What is the difference between a headless CMS and a visual headless CMS?

A headless CMS delivers content through APIs and separates content management from front-end presentation. A visual headless CMS also delivers content through APIs, but adds an in-context editing interface so content teams can preview and edit content inside the actual front-end experience. The architecture remains headless; the editorial experience becomes visual.

 

Why are enterprises specifically moving away from pure headless CMS platforms?

Enterprises are moving away from pure headless CMS platforms because many content teams cannot easily preview, edit, approve, or publish without developer support. Pure headless works well for developers, but it can create bottlenecks for marketing, content, legal, and compliance teams. Visual headless CMS platforms solve this by combining API-first delivery with visual editing and governance.

 

Does a visual headless CMS require rebuilding the front-end application?

No. A visual headless CMS should connect to an existing or modern front-end application rather than replacing it with a CMS-rendered front end. In dotCMS, the Universal Visual Editor is designed to work with headless front ends while preserving developer flexibility.

 

Can a visual headless CMS support compliance requirements like audit trails and approval workflows?

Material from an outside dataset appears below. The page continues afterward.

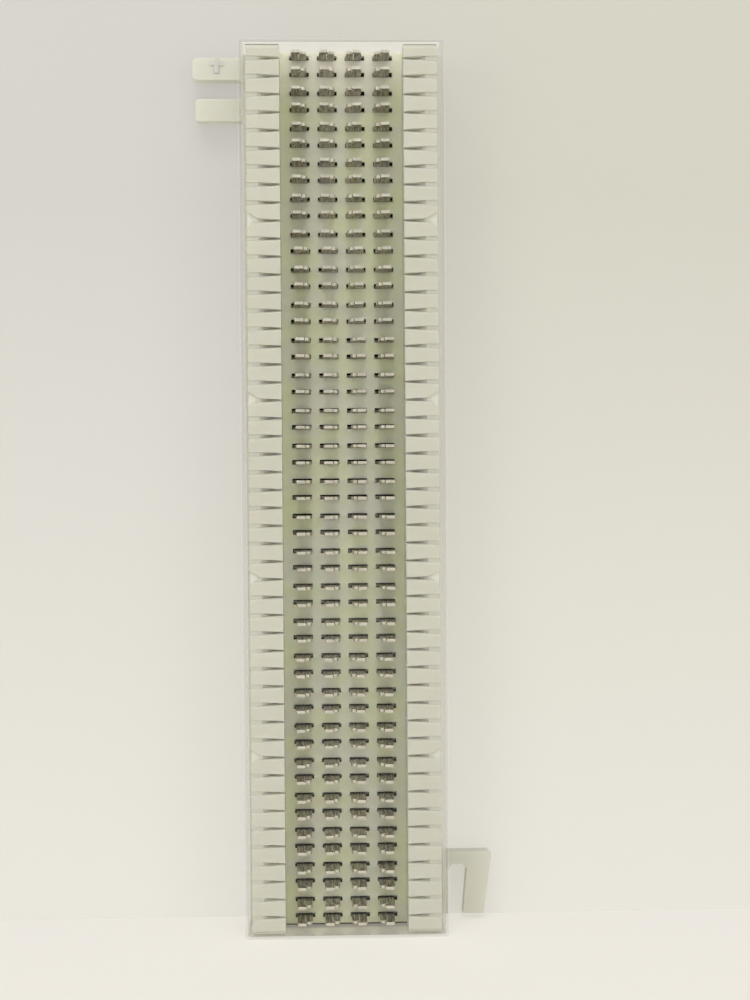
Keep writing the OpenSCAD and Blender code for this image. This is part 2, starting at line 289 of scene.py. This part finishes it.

Yes, but enterprises should verify how deeply those capabilities are supported. A compliance-ready visual headless CMS should include multi-step approval workflows, role-based permissions, audit trails, version history, and publishing controls. These features should be evaluated in the platform itself, not assumed from generic workflow or preview functionality.

 

What does "compliance-led" mean in the context of CMS architecture?

A compliance-led organization is one where content publishing must follow formal review, approval, security, regulatory, or audit requirements. In CMS architecture, this means the platform must do more than manage content. It must help enforce who can create, edit, approve, publish, review, and trace content changes across the organization.